## What the task asks
Using the listing below, copy exactly the lines from the one containing "at_spout = on_shoulder(SPOUT_OFFSET, SPOUT_TILT)" to the one containing "for node in", both lines included, and no others.
##############################
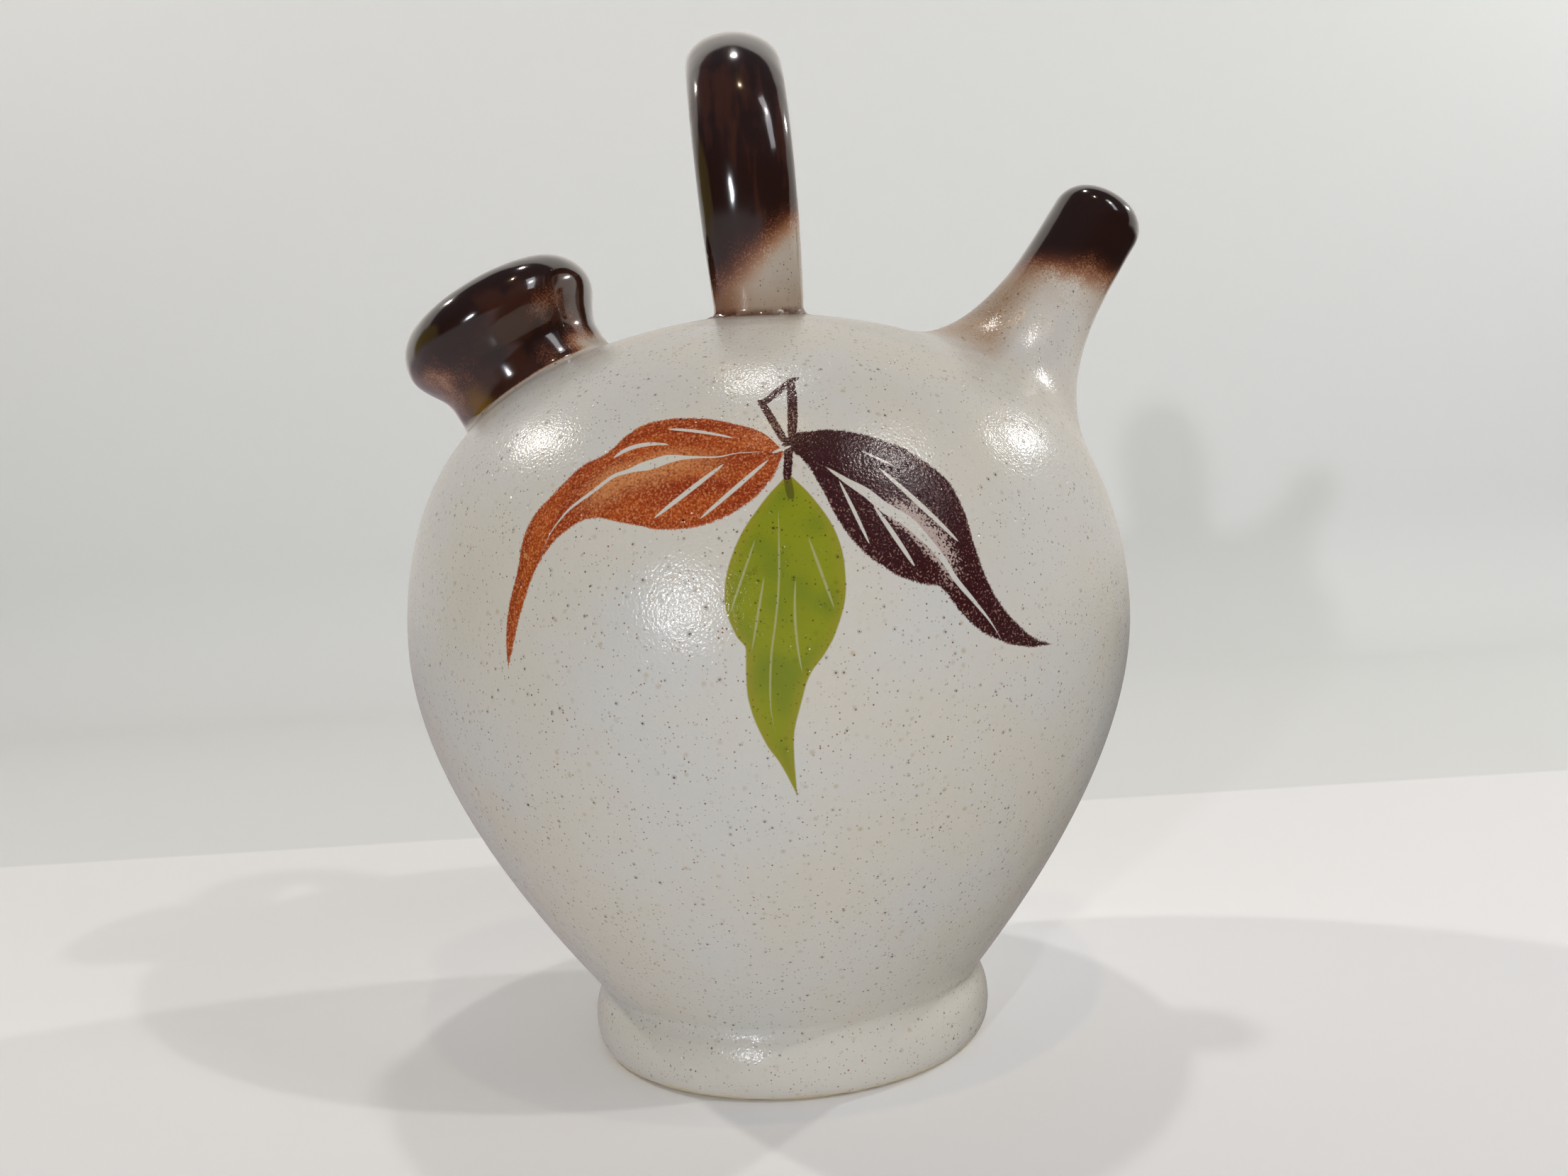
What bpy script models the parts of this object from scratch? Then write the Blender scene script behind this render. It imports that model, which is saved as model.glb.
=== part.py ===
# Stoneware water jug: a round closed body on a low turned foot, with a thick-lipped
# filling mouth and a slender drinking spout leaning away from each other on the
# shoulder, and a strap handle arched over the top. Fired as one hollow piece.
#
# Frame: metres, +Z up, origin at the centre of the foot's underside, on the turning
# axis. The mouth leans to -X, the spout to +X, and the handle's arch lies in the YZ plane.

import math

import bmesh
import bpy
from mathutils import Matrix, Vector

# Body, turned about the Z axis
BELLY_RADIUS = 0.0900
BELLY_HEIGHT = 0.1054
CROWN_RISE = 0.0766
SHOULDER_FULLNESS = 0.175
SHOULDER_TURN = 7.8
FLANK_EASE = 2.1
WALL = 0.0050
FLOOR = 0.0080
FLOOR_RADIUS = 0.0350

# Foot
FOOT_HEIGHT = 0.0156
FOOT_WAIST_RADIUS = 0.0479
FOOT_RADIUS = 0.0507
FOOT_EDGE = 0.0020

# Filling mouth, measured along its own axis from the shoulder
MOUTH_OFFSET = 0.0560
MOUTH_TILT = math.radians(28.3)
MOUTH_RISE = 0.0266
NECK_RADIUS = 0.0212
NECK_FLARE = 0.0030
LIP_RADIUS = 0.0261
LIP_HEIGHT = 0.0096
LIP_WIDTH = 0.0085
MOUTH_BORE = 0.0155
MOUTH_EASING = 0.0035

# Drinking spout, measured along its own axis from the shoulder
SPOUT_OFFSET = 0.0636
SPOUT_TILT = math.radians(34.0)
SPOUT_RISE = 0.0531
SPOUT_RADIUS = 0.0116
SPOUT_ROOT_RADIUS = 0.0246
SPOUT_ROOT_DEPTH = 0.0143
SPOUT_SWEEP = 0.0234
TIP_HEIGHT = 0.0073
TIP_WIDTH = 0.0076
SPOUT_WALL = 0.0045
JET_RADIUS = 0.0040
JET_LENGTH = 0.0090

# Handle, an arch of oval strap
HANDLE_RISE = 0.0704
HANDLE_HALF_SPAN = 0.0290
HANDLE_CROWN = 0.0320
HANDLE_TUCK = 0.0190
STRAP_WIDTH = 0.0234
STRAP_ROOT_WIDTH = 0.0206
STRAP_THICKNESS = 0.0150
STRAP_SQUARENESS = 2.1
HANDLE_SHIFT = 0.0020
HANDLE_LEAN = math.radians(2.6)

# How far a root runs on into the clay that carries it, and a cutter past a face
ROOT_DEPTH = 0.0120
STRAP_ROOT_DEPTH = 0.0030
OVERSHOOT = 0.0040

# Facets
BODY_FACETS = 60
CAVITY_FACETS = 40
MOUTH_FACETS = 36
SPOUT_FACETS = 28
STRAP_FACETS = 16
STRAP_STATIONS = 28
MERGE = 0.00002


def crown_point(belly, rise, angle):
    """Radius and height above the belly of the dome: a quarter ellipse, 0 at the belly and
    90 degrees on top, made fuller at the shoulder."""
    share = math.sin(angle)
    fuller = 1 + SHOULDER_FULLNESS * share**2 * (1 - share**SHOULDER_TURN)
    return belly * math.cos(angle) * fuller, rise * share


def shoulder_height(radius):
    """Height of the outside of the shoulder at a distance from the turning axis."""
    low, high = 0.0, math.pi / 2
    for _ in range(40):
        middle = (low + high) / 2
        if crown_point(BELLY_RADIUS, CROWN_RISE, middle)[0] > radius:
            low = middle
        else:
            high = middle
    return BELLY_HEIGHT + crown_point(BELLY_RADIUS, CROWN_RISE, low)[1]


def turned_wall(belly, rise, low_radius, low_height, rings):
    """A wall's curve from the crown's middle down over the belly to its lowest ring."""
    points = [(0.0, BELLY_HEIGHT + rise)]
    for i in range(1, rings):
        out, up = crown_point(belly, rise, math.pi / 2 * (1 - i / rings))
        points.append((out, BELLY_HEIGHT + up))
    drop = BELLY_HEIGHT - low_height
    for i in range(rings + 1):
        share = i / rings
        inward = share**2 * (1 + FLANK_EASE) / (share + FLANK_EASE)
        points.append((belly - (belly - low_radius) * inward, BELLY_HEIGHT - drop * share))
    return points


def body_outline():
    """Outside of the body and its foot, from the top down to the middle of the base."""
    points = turned_wall(BELLY_RADIUS, CROWN_RISE, FOOT_WAIST_RADIUS, FOOT_HEIGHT, 13)
    swell = FOOT_RADIUS - FOOT_WAIST_RADIUS
    points += [
        (FOOT_RADIUS - 0.25 * swell, 0.80 * FOOT_HEIGHT),
        (FOOT_RADIUS, 0.45 * FOOT_HEIGHT),
        (FOOT_RADIUS - 0.3 * FOOT_EDGE, FOOT_EDGE),
        (FOOT_RADIUS - FOOT_EDGE, 0.0),
        (0.0, 0.0),
    ]
    return points


def cavity_outline():
    """Inside of the body, one wall within the outside, on a flat floor."""
    points = turned_wall(BELLY_RADIUS - WALL, CROWN_RISE - WALL, FLOOR_RADIUS, FLOOR, 10)
    points.append((0.0, FLOOR))
    return points


def arc(centre, radii, start, end, steps):
    """Points of an ellipse about (radius, height) between two angles, both ends included."""
    points = []
    for i in range(steps + 1):
        angle = start + (end - start) * i / steps
        out = centre[0] + radii[0] * math.cos(angle)
        up = centre[1] + radii[1] * math.sin(angle)
        points.append((out, up))
    return points


def mouth_outline():
    """Filled outside of neck and rolled lip, from the lip's crest to the hidden root."""
    crest = LIP_RADIUS - LIP_WIDTH
    widest = MOUTH_RISE - LIP_HEIGHT
    points = [(0.0, MOUTH_RISE)]
    points += arc((crest, widest), (LIP_WIDTH, LIP_HEIGHT), math.pi / 2, 0.0, 6)
    waist = 0.2 * MOUTH_RISE
    steps = 5
    for i in range(1, steps + 1):
        share = i / steps
        ease = 0.5 - 0.5 * math.cos(math.pi * share)
        radius = LIP_RADIUS + (NECK_RADIUS - LIP_RADIUS) * ease
        points.append((radius, widest + (waist - widest) * share))
    points += [
        (NECK_RADIUS + 0.3 * NECK_FLARE, 0.0),
        (NECK_RADIUS + NECK_FLARE, -0.5 * waist),
        (NECK_RADIUS + NECK_FLARE, -ROOT_DEPTH),
        (0.0, -ROOT_DEPTH),
    ]
    return points


def mouth_bore_outline():
    """Straight bore of the neck, eased open at the lip and run on into the body."""
    centre = (MOUTH_BORE + MOUTH_EASING, MOUTH_RISE - MOUTH_EASING)
    eased = arc(centre, (MOUTH_EASING, MOUTH_EASING), math.radians(115), math.pi, 4)
    points = [(0.0, MOUTH_RISE + OVERSHOOT), (centre[0] + OVERSHOOT, MOUTH_RISE + OVERSHOOT)]
    points += eased
    points += [(MOUTH_BORE, -ROOT_DEPTH), (0.0, -ROOT_DEPTH)]
    return points


def spout_radius(height):
    """Outside radius of the spout's stem, which sweeps out into the shoulder as a bell curve."""
    sweep = math.exp(-(((height + SPOUT_ROOT_DEPTH) / SPOUT_SWEEP) ** 2))
    return SPOUT_RADIUS + (SPOUT_ROOT_RADIUS - SPOUT_RADIUS) * sweep


def spout_outline():
    """Filled outside of the spout, from its rounded tip to the hidden root."""
    widest = SPOUT_RISE - TIP_HEIGHT
    stem_top = spout_radius(widest)
    points = [(0.0, SPOUT_RISE)]
    points += arc((stem_top - TIP_WIDTH, widest), (TIP_WIDTH, TIP_HEIGHT), math.pi / 2, 0.0, 6)
    steps = 10
    for i in range(1, steps + 1):
        height = widest - (widest + SPOUT_ROOT_DEPTH) * i / steps
        points.append((spout_radius(height), height))
    points.append((0.0, -SPOUT_ROOT_DEPTH))
    return points


def spout_bore_outline():
    """Narrow jet hole at the tip that opens into the stem's bore, one wall inside it."""
    jet_end = SPOUT_RISE - JET_LENGTH
    points = [
        (0.0, SPOUT_RISE + OVERSHOOT),
        (JET_RADIUS + OVERSHOOT, SPOUT_RISE + OVERSHOOT),
        (JET_RADIUS, SPOUT_RISE - 0.25 * JET_RADIUS),
        (JET_RADIUS, jet_end),
    ]
    low = -SPOUT_ROOT_DEPTH
    steps = 6
    for i in range(1, steps + 1):
        height = jet_end + (low - jet_end) * i / steps
        points.append((max(spout_radius(height) - SPOUT_WALL, JET_RADIUS), height))
    points.append((0.0, low))
    return points


def turned(name, outline, facets, place):
    """An outline at +X turned about its own Z axis into a closed solid."""
    mesh = bpy.data.meshes.new(name)
    points = [(radius, 0.0, height) for radius, height in outline]
    edges = [(i, i + 1) for i in range(len(points) - 1)]
    mesh.from_pydata(points, edges, [])
    solid = bpy.data.objects.new(name, mesh)
    solid.matrix_world = place
    bpy.context.scene.collection.objects.link(solid)
    screw = solid.modifiers.new("turn", "SCREW")
    screw.axis = "Z"
    screw.angle = math.tau
    screw.steps = facets
    screw.render_steps = facets
    screw.use_merge_vertices = True
    screw.merge_threshold = MERGE
    screw.use_smooth_shade = True
    return solid


def on_shoulder(offset, tilt):
    """Place at a signed distance along X from the turning axis, leaning from +Z towards +X."""
    seat = Vector((offset, 0.0, shoulder_height(abs(offset))))
    return Matrix.Translation(seat) @ Matrix.Rotation(tilt, 4, "Y")


def handle_path():
    """Centreline of the arch as (y, z, share of the way up), from the front root to the back."""
    top = BELLY_HEIGHT + CROWN_RISE + HANDLE_RISE - STRAP_THICKNESS / 2
    waist = top - HANDLE_CROWN
    root = shoulder_height(HANDLE_TUCK) - STRAP_ROOT_DEPTH
    tuck_angle = math.acos(HANDLE_TUCK / HANDLE_HALF_SPAN)
    leg = (waist - root) / math.sin(tuck_angle)
    points = []
    for i in range(STRAP_STATIONS + 1):
        swing = -1 + 2 * i / STRAP_STATIONS
        angle = (math.pi / 2 + tuck_angle) * swing
        if abs(angle) <= math.pi / 2:
            y = HANDLE_HALF_SPAN * math.sin(angle)
            z = waist + HANDLE_CROWN * math.cos(angle)
        else:
            y = math.copysign(HANDLE_HALF_SPAN * math.cos(abs(angle) - math.pi / 2), angle)
            z = waist - leg * math.sin(abs(angle) - math.pi / 2)
        points.append((y, z, 1 - abs(swing)))
    return points


def handle_solid(name):
    """The strap: an oval carried along the arch, wider on top than at its roots."""
    path = handle_path()
    root_height = path[0][1]
    shape = bmesh.new()
    rings = []
    for i, (y, z, share) in enumerate(path):
        before = path[max(i - 1, 0)]
        after = path[min(i + 1, len(path) - 1)]
        along = Vector((0.0, after[0] - before[0], after[1] - before[1])).normalized()
        across = Vector((0.0, -along.z, along.y))
        widen = math.sin(min(share * 2, 1.0) * math.pi / 2)
        half_width = 0.5 * (STRAP_ROOT_WIDTH + (STRAP_WIDTH - STRAP_ROOT_WIDTH) * widen)
        middle_x = HANDLE_SHIFT - math.tan(HANDLE_LEAN) * (z - root_height)
        ring = []
        for k in range(STRAP_FACETS):
            turn = math.tau * k / STRAP_FACETS
            cosine, sine = math.cos(turn), math.sin(turn)
            wide = math.copysign(abs(cosine) ** (2 / STRAP_SQUARENESS), cosine)
            thick = math.copysign(abs(sine) ** (2 / STRAP_SQUARENESS), sine)
            spot = Vector((middle_x + half_width * wide, y, z))
            spot += across * (0.5 * STRAP_THICKNESS * thick)
            ring.append(shape.verts.new(spot))
        rings.append(ring)
    for ring, following in zip(rings, rings[1:]):
        for k in range(STRAP_FACETS):
            j = (k + 1) % STRAP_FACETS
            shape.faces.new((ring[k], ring[j], following[j], following[k]))
    shape.faces.new(rings[0])
    shape.faces.new(rings[-1])
    bmesh.ops.recalc_face_normals(shape, faces=shape.faces)
    mesh = bpy.data.meshes.new(name)
    shape.to_mesh(mesh)
    shape.free()
    mesh.shade_smooth()
    solid = bpy.data.objects.new(name, mesh)
    bpy.context.scene.collection.objects.link(solid)
    return solid


def combine(target, tool, operation):
    """Joins a guide solid to the jug, or cuts it away, and hides the guide."""
    step = target.modifiers.new(tool.name, "BOOLEAN")
    step.operation = operation
    step.solver = "EXACT"
    step.object = tool
    tool.hide_render = True
    tool.display_type = "WIRE"


def glaze_material():
    """Pale satin stoneware glaze."""
    material = bpy.data.materials.new("pale_stoneware_glaze")
    material.use_nodes = True
    shader = material.node_tree.nodes["Principled BSDF"]
    shader.inputs["Base Color"].default_value = (0.58, 0.54, 0.48, 1.0)
    shader.inputs["Roughness"].default_value = 0.35
    shader.inputs["Metallic"].default_value = 0.0
    return material


def build():
    for old in list(bpy.data.objects):
        bpy.data.objects.remove(old)
    upright = Matrix.Identity(4)
    at_mouth = on_shoulder(-MOUTH_OFFSET, -MOUTH_TILT)
    at_spout = on_shoulder(SPOUT_OFFSET, SPOUT_TILT)
    jug = turned("jug", body_outline(), BODY_FACETS, upright)
    combine(jug, turned("mouth_form", mouth_outline(), MOUTH_FACETS, at_mouth), "UNION")
    combine(jug, turned("spout_form", spout_outline(), SPOUT_FACETS, at_spout), "UNION")
    combine(jug, handle_solid("handle_form"), "UNION")
    combine(jug, turned("cavity", cavity_outline(), CAVITY_FACETS, upright), "DIFFERENCE")
    combine(jug, turned("mouth_bore", mouth_bore_outline(), MOUTH_FACETS, at_mouth), "DIFFERENCE")
    combine(jug, turned("spout_bore", spout_bore_outline(), SPOUT_FACETS, at_spout), "DIFFERENCE")
    jug.data.materials.append(glaze_material())


build()
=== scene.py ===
import math
import time
from functools import partial

import bpy
import numpy as np
from mathutils import Matrix


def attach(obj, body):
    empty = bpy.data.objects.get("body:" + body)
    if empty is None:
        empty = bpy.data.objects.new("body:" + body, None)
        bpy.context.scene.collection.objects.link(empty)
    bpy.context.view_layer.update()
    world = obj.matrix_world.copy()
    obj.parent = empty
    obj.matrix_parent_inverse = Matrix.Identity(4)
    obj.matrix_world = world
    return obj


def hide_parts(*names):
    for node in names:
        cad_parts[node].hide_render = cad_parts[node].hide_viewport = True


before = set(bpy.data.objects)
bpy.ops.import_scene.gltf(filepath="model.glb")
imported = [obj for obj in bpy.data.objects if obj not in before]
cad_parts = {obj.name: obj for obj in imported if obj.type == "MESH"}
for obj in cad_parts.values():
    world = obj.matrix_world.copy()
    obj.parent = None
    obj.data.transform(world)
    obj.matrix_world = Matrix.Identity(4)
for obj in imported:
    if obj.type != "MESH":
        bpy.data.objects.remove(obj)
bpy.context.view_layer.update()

startTime = time.time()


def report(stage):
    # one printed line: the seconds since the start, then the stage that is done
    print(f"{time.time() - startTime:6.1f} s  {stage}")


# Every length is in millimetres until it goes into a mesh, but for the stage, the lamps and the panels.
metre = 0.001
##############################
## Exercise output
    at_spout = on_shoulder(SPOUT_OFFSET, SPOUT_TILT)
    jug = turned("jug", body_outline(), BODY_FACETS, upright)
    combine(jug, turned("mouth_form", mouth_outline(), MOUTH_FACETS, at_mouth), "UNION")
    combine(jug, turned("spout_form", spout_outline(), SPOUT_FACETS, at_spout), "UNION")
    combine(jug, handle_solid("handle_form"), "UNION")
    combine(jug, turned("cavity", cavity_outline(), CAVITY_FACETS, upright), "DIFFERENCE")
    combine(jug, turned("mouth_bore", mouth_bore_outline(), MOUTH_FACETS, at_mouth), "DIFFERENCE")
    combine(jug, turned("spout_bore", spout_bore_outline(), SPOUT_FACETS, at_spout), "DIFFERENCE")
    jug.data.materials.append(glaze_material())


build()
=== scene.py ===
import math
import time
from functools import partial

import bpy
import numpy as np
from mathutils import Matrix


def attach(obj, body):
    empty = bpy.data.objects.get("body:" + body)
    if empty is None:
        empty = bpy.data.objects.new("body:" + body, None)
        bpy.context.scene.collection.objects.link(empty)
    bpy.context.view_layer.update()
    world = obj.matrix_world.copy()
    obj.parent = empty
    obj.matrix_parent_inverse = Matrix.Identity(4)
    obj.matrix_world = world
    return obj


def hide_parts(*names):
    for node in names:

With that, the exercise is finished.